The unique floral and faunal wealth of the Himalayas is undergoing structural and compositional changes due to climate change. The increase in temperature is shifting various species to higher elevations. The oak forest is being invaded by pine forests in the Garhwal Himalayan region. There are reports of early flowering and fruiting in some tree species, especially rhododendron, apple and Box Myrtle. The highest known tree species in the Himalayas is Juniperus Tibetica located at 4,900 metres (16,080 ft) in Southeastern Tibet.[27]

CULTURE

There are many cultural aspects of the Himalayas. For the Hindus, the Himalayas are personified as Himavath, the father of the goddess Parvati.[28] The Himalayas is also considered to be the father of the river Ganges. The Mountain Kailash is a sacred peak to the Hindus and is where the Lord Shiva is believed to live.[29] Two of the most sacred places of pilgrimage for the Hindus is the temple complex in Pashupatinath and Muktinath, also known as Saligrama because of the presence of the sacred black rocks called saligrams.[30]

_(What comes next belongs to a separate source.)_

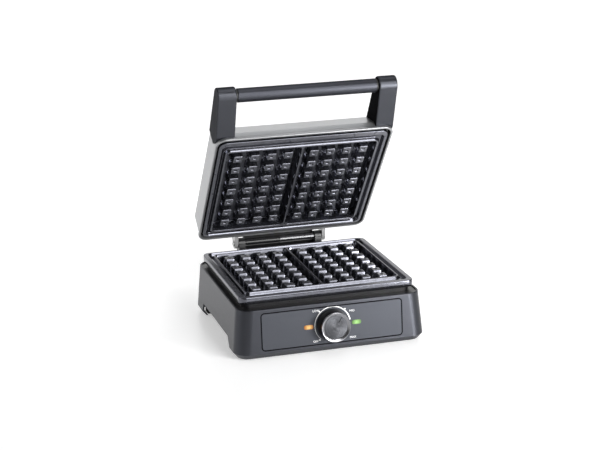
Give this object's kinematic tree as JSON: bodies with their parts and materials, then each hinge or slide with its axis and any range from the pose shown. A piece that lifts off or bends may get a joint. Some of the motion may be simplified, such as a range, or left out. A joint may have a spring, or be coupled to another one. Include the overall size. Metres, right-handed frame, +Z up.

The Buddhists also lay a great deal of importance on the mountains of the Himalayas. Paro Taktsang is the holy place where Buddhism started in Bhutan.[29] The Muktinath is also a place of pilgrimage for the Tibetan Buddhists. They believe that the trees in the poplar grove came from the walking sticks of eighty-four ancient Indian Buddhist magicians or Mahasiddhas. They consider the saligrams to be representatives of the Tibetan serpent deity known as Gawo Jagpa.[31]

The Himalayan people’s diversity shows in many different ways. It shows through their architecture, their languages and dialects, their beliefs and rituals, as well as their clothing.[31] The shapes and materials of the people’s homes reflect their practical needs and the beliefs. Another example of the diversity amongst the Himalayan peoples is that handwoven textiles display colors and patterns unique to their ethnic backgrounds. Finally, some people place a great importance on jewelry. The Rai and Limbu women wear big gold earrings and nose rings to show their wealth through their jewelry.[31]